As of 2013, according to a New York Times profile, 85% of area residents were engaged in KMG's community conversations on multiple topics. Those who attend are encouraged to spread what they have learned to those who do not, with the intention of fostering social revolution on the individual level.

In addition to fostering conversation, KMG Ethiopia has taken an active role in pressing police to prosecute crimes such as bridal abduction. The practice has been illegal in Ethiopia since 2005, but in 2010 The Independent wrote that legal authorities outside the capital were loose in their application of law, with the first person to challenge her bridal abduction—a 13-year-old who could not prove she had been a virgin at the time of her kidnapping—being accused by her own defense attorney of inciting the rape. KMG has fostered support among women and men for victims, including persuading some to proactively intervene to prevent the act.
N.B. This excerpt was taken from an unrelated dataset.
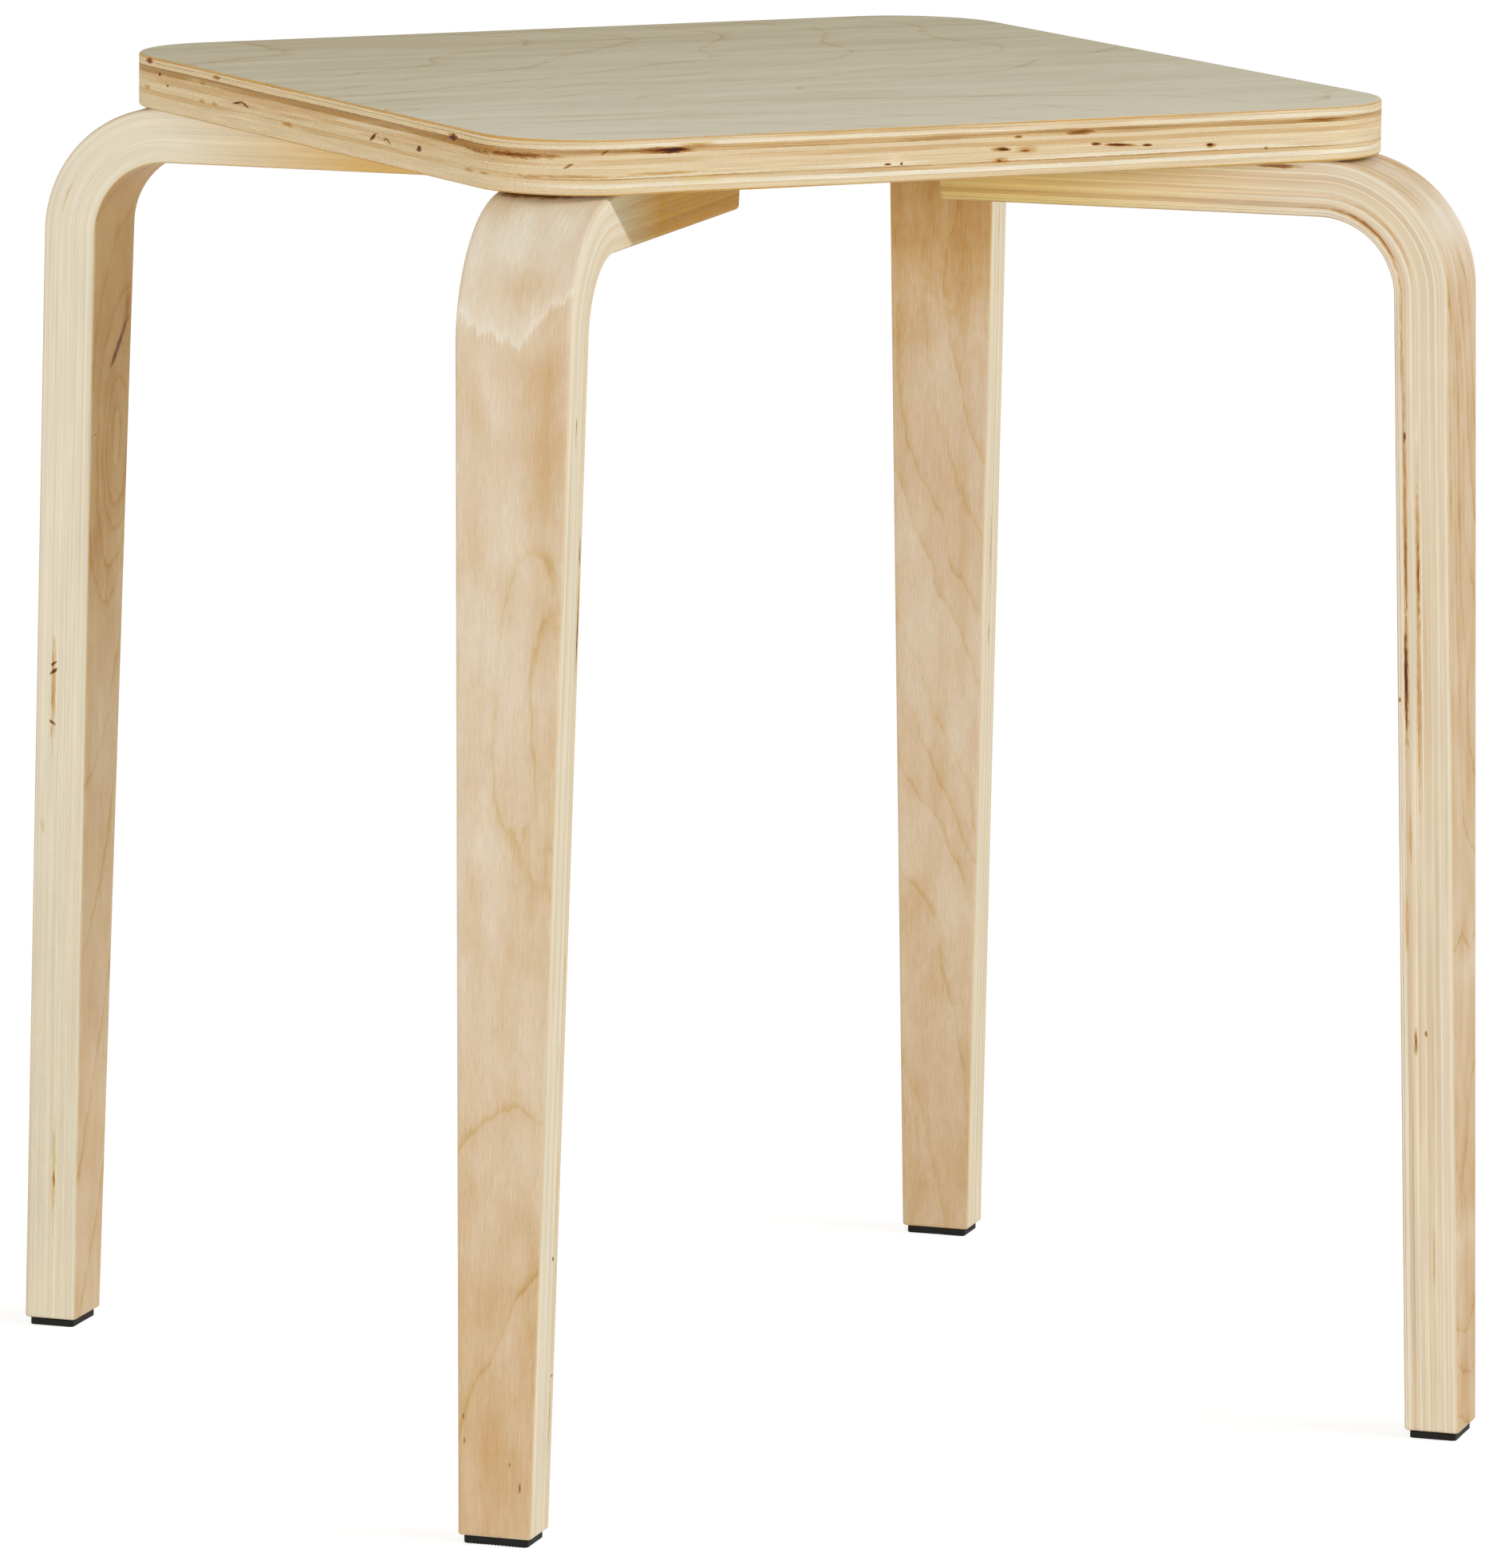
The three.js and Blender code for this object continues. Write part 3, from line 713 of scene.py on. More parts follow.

According to The Independent, as of 2010 the rate of bridal abductions in the region had diminished by 90%.

KMG Ethiopia also offers other services, including health care and school construction, as well as creating sports programs and tournaments for girls. It works for maternal care and family planning, founding the Mother and Child Health Centre in Durame. Beyond directly supporting women's rights and health issues, it is also an environmental activism organization, planting over eight million trees and working to provide potable water and sustainable electricity.

To support its work, KMG collects an honorarium at community conversations and also raises money internationally, including from international charitable efforts like Comic Relief.

As of 2013, KMG's activities had spread from its initial two kebele to 26 districts in the Southern Nations, Nationalities, and Peoples' Region and the Oromia Region.

==Honors==
Cofounder and executive director Bogaletch Gebre was awarded the 2005 North-South Prize and in 2007 the Jonathan Mann Award for Global Health and Human Rights. For her contributions to the development of Africa, Bogaletch Gebre was awarded the King Baudouin International Development Prize in May 2013, which she accepted on behalf of her colleagues at KMG Ethiopia.